If you go to Pizzeria Bianco, I suggest gathering a party of at least six so you can make a reservation, thus overcoming two hurdles; one, you won't have to wait two or more hours to squeeze into one of the restaurant's eight or so tables and two, you won't have trouble deciding what to order because you can just get one of each of the six pies on the menu. (Of course, you can still order all the pizzas even if you have fewer people, but I prefer to distribute the calories among multiple stomachs so mine has less of a chance of exploding.)

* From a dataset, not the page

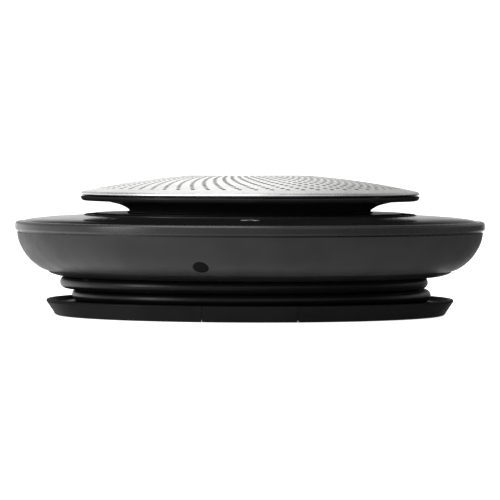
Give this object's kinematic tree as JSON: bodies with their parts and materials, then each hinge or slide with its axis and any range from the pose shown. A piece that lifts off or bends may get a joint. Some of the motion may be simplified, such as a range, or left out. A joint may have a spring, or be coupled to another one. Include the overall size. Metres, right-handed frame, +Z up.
{
  "type": "conference speakerphone",
  "caption": "Round portable conference speakerphone: domed metal grille on a raised pod, touch ring, bowl housing, USB lead wound in the base and a fold-out stand.",
  "frame": {"origin": "centre of the foot ring, on the surface the speakerphone stands on", "axes": "+Z up along the axis of the round body; -Y towards the user, the side with the stand flap and the main key symbol; +X to the user's right"},
  "size_m": [0.1324, 0.1324, 0.0399],
  "materials": {
    "grille_metal": "fine perforated metal, satin",
    "pod_black": "satin black moulded plastic",
    "panel_gloss": "polished black plastic with printed key symbols",
    "housing_grey": "dark grey moulded plastic, fine spark texture",
    "base_black": "black moulded plastic",
    "light_guide": "milky light guide",
    "cloth_black": "acoustic cloth",
    "foam_black": "closed-cell foam",
    "rubber_black": "moulded rubber",
    "cord_black": "soft cord jacket",
    "plug_black": "overmould with grip ribs",
    "plug_metal": "nickel plated",
    "plug_white": "moulded insulator",
    "screw_steel": "zinc plated",
    "spring_steel": "spring steel",
    "basket_steel": "black painted pressing",
    "motor_steel": "nickel plated",
    "coil_copper": "enamelled copper winding",
    "cone_paper": "pressed paper",
    "spider_cloth": "phenolic cloth",
    "board_green": "circuit board",
    "part_grey": "electronic part",
    "shield_metal": "pressed can",
    "battery_foil": "laminate pouch",
    "label_grey": "blank label"
  },
  "bodies": {
    "housing": {"speaker_grille": "grille_metal", "grille_cloth": "cloth_black", "grille_trim_ring": "grille_metal", "speaker_pod": "pod_black", "pod_seal": "foam_black", "pod_lock_ring": "base_black", "pod_screws": "screw_steel", "driver_gasket": "foam_black", "driver_basket": "basket_steel", "driver_yoke": "motor_steel", "driver_magnet": "motor_steel", "driver_pole_plate": "motor_steel", "surround": "rubber_black", "spider": "spider_cloth", "driver_screws": "screw_steel", "top_cover": "pod_black", "light_ring": "light_guide", "led_board": "board_green", "status_leds": "plug_white", "touch_panel": "panel_gloss", "touch_board": "board_green", "microphones": "plug_metal", "mic_gaskets": "foam_black", "rim_band": "housing_grey", "lower_housing": "housing_grey", "bottom_cover": "base_black", "housing_screws": "screw_steel", "main_board": "board_green", "board_screws": "screw_steel", "shield_can": "shield_metal", "board_capacitors": "part_grey", "usb_header": "plug_white", "battery_connector": "plug_white", "battery_pad": "foam_black", "battery": "battery_foil", "cable_drum": "base_black", "drum_screws": "screw_steel", "cord_clamp": "base_black", "usb_cord": "cord_black", "usb_plug_body": "plug_black", "usb_plug_shell": "plug_metal", "usb_plug_tongue": "plug_white", "base_dish": "base_black", "base_plate": "base_black", "base_screws": "screw_steel", "foot_ring": "rubber_black", "rating_label": "label_grey", "stand_pin": "spring_steel", "stand_spring": "spring_steel"},
    "stand": {"stand_flap": "base_black", "stand_pad": "rubber_black"},
    "diaphragm": {"voice_coil": "coil_copper", "driver_cone": "cone_paper", "dust_cap": "cone_paper"}
  },
  "joints": [
    {"name": "stand_hinge", "type": "hinge", "parent": "housing", "child": "stand", "pos_m": [0, -0.0145, 0.0032], "axis": [1, 0, 0], "range_deg": [0, 105]},
    {"name": "diaphragm_travel", "type": "slide", "parent": "housing", "child": "diaphragm", "axis": [0, 0, 1], "range_m": [-0.001, 0.001], "stiffness_N_per_m": 1200, "deforming": ["surround", "spider"]}
  ]
}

However, if you do have to wait, you can just hang out in the cozy house next door to the pizzeria, which is part bar, part "place to crash while you wait two or more hours for dinner." It's a lot better than roaming around downtown Phoenix, which, with all its half-constructed buildings, massive cranes, and fenced-off plots of dirt, looks like its being rebuilt after a major catastrophe. The homey block that Bianco sits on feels out of place, even more so with the angular corners of the Phoenix Science Center looming in the back, but it's a good "out of place" feeling, like an escape from the rest of the city.
So. The pizza. I'm afraid my brain didn't have as much time as it needed to process the sensations of the pizza being chewed since I was pretty focused on eating everything while it was still melty and hot (i.e., I inhaled most of it) , but I remember each first bite eliciting deep thoughts such as, "Mmm....mraah...whoa...gaarh..." My level of eloquence got as high as, "This pizza is awesome, oh my god, why is this pizza so awesome?" I spent the rest of my week in Arizona trying to answer that question, a process that involved staring at the photos I took for long periods of time and discussing the pizza with my friends. LET'S REPEAT THE PROCESS.

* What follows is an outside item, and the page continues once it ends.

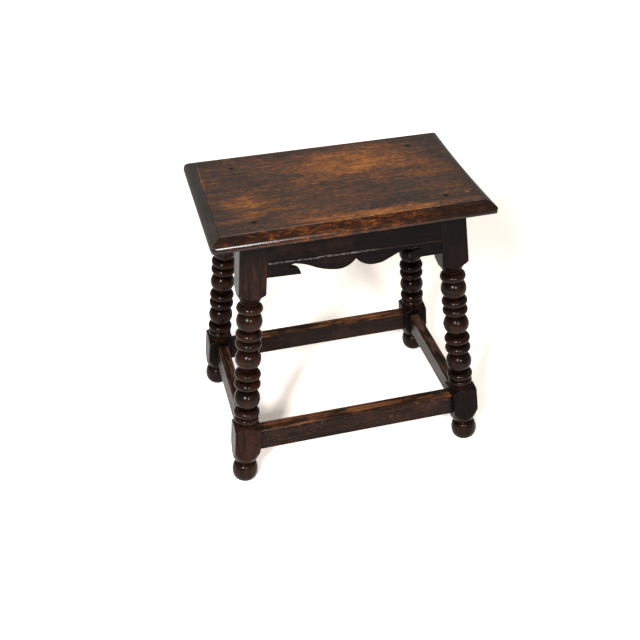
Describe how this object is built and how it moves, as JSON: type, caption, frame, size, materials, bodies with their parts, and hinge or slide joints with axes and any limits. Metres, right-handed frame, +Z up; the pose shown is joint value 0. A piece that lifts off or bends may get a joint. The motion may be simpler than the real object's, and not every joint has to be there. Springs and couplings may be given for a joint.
{
  "type": "joint stool",
  "caption": "Oak joint stool: moulded rectangular seat on splayed legs turned with rings and balls, shaped rails under the seat, low stretchers and pegged mortise joints.",
  "frame": {"origin": "on the floor, under the middle of the seat", "axes": "+Z up; +X along the seat's length; the front, which the picture shows, faces -Y"},
  "size_m": [0.46, 0.3252, 0.48],
  "materials": {
    "seat_oak": "old dark oak, waxed, worn paler along the top and its edge",
    "leg_oak": "nearly black old oak, waxed to a soft gloss",
    "apron_oak": "nearly black old oak, waxed",
    "stretcher_oak": "dark old oak, worn to brown on its upper corner",
    "peg_oak": "dark oak end grain"
  },
  "bodies": {
    "root": {"apron_back": "apron_oak", "apron_front": "apron_oak", "apron_left": "apron_oak", "apron_right": "apron_oak", "leg_back_left": "leg_oak", "leg_back_right": "leg_oak", "leg_front_left": "leg_oak", "leg_front_right": "leg_oak", "peg_apron_back_left_lower": "peg_oak", "peg_apron_back_left_upper": "peg_oak", "peg_apron_back_right_lower": "peg_oak", "peg_apron_back_right_upper": "peg_oak", "peg_apron_front_left_lower": "peg_oak", "peg_apron_front_left_upper": "peg_oak", "peg_apron_front_right_lower": "peg_oak", "peg_apron_front_right_upper": "peg_oak", "peg_apron_left_back_lower": "peg_oak", "peg_apron_left_back_upper": "peg_oak", "peg_apron_left_front_lower": "peg_oak", "peg_apron_left_front_upper": "peg_oak", "peg_apron_right_back_lower": "peg_oak", "peg_apron_right_back_upper": "peg_oak", "peg_apron_right_front_lower": "peg_oak", "peg_apron_right_front_upper": "peg_oak", "peg_stretcher_back_left": "peg_oak", "peg_stretcher_back_right": "peg_oak", "peg_stretcher_front_left": "peg_oak", "peg_stretcher_front_right": "peg_oak", "peg_stretcher_left_back": "peg_oak", "peg_stretcher_left_front": "peg_oak", "peg_stretcher_right_back": "peg_oak", "peg_stretcher_right_front": "peg_oak", "seat_board": "seat_oak", "seat_peg_back_left": "peg_oak", "seat_peg_back_right": "peg_oak", "seat_peg_front_left": "peg_oak", "seat_peg_front_right": "peg_oak", "stretcher_back": "stretcher_oak", "stretcher_front": "stretcher_oak", "stretcher_left": "stretcher_oak", "stretcher_right": "stretcher_oak"}
  },
  "joints": []
}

Bianco's crust is super thin but not flimsy. It's soft, slightly chewy, has a slight smoky charred flavor that holds up to whatever fresh toppings are set upon it, whether it's peppery chunks of fennel sausage or thin, delicate slices of red onion. The crust-to-topping ratio was perfect on every pizza, aside from one rogue slice of the Sonny Boy (tomato sauce, fresh mozzarella, salami, Gaeta olives) that ended up with more spicy salami than the rest of the pie. My friend was shocked when she saw a mountain of pizza crusts grow on my plate, but I was just saving them for later after eating all the parts of the pizza that had been topped. Do not ignore the puffed, fluffy ring that encases the flavorful pie innards. It's as tasty as the bread in the other part of the pizza butyou know, fatter and in stick form with more smoky flavor. It's probably even better if you ask for a side of olive oil to dip it in.
Out of all the pies, my favorite was the Biancoverde, the only pizza with triple the sweet, cheesy goodness (fresh mozzarella made in-house every morning, Parmigiano-Reggiano, and ricotta) counterbalanced by a layer of arugula leaves. The basil on the Margherita tasted so fresh that my first bite felt like I was being punched by an herb garden. The Rosa was easily the prettiest, with its rings of red onion and sprinkling of Arizona pistachios over a light layer of Parmigiano-Reggiano. I thought the Marinara would be kind of boring without the presence of cheese, but its large garlic slices atop the thin layer of sweet tomato sauce propelled it into the land of awesomeness. Most of my stomach space was devoted to the Wiseguy and its tender lumps of wood-roasted onion and slices of fennel sausage.
Although I felt slightly intimidated to approach Chris Bianco, the man behind the pizza magic who you can see topping pizzas and watching baseball games on a miniature TV behind the wood counter, he's one of the friendliest, most easygoing guys you could talk to. He put down the pizza dough for a moment to enthusiastically recommend that my friend and I eat at Rito's, his choice for the best Mexican food in the area. I was also happy to find out that the word "groovy" was part of his vernacular. Why is that cool? I don't know; I just don't hear many people slip "groovy" into a sentence. He can pull it off.
I'm already thinking about my next visit to Phoenix and future encounter with Pizzeria Bianco. Or encounters, if I plan things out right.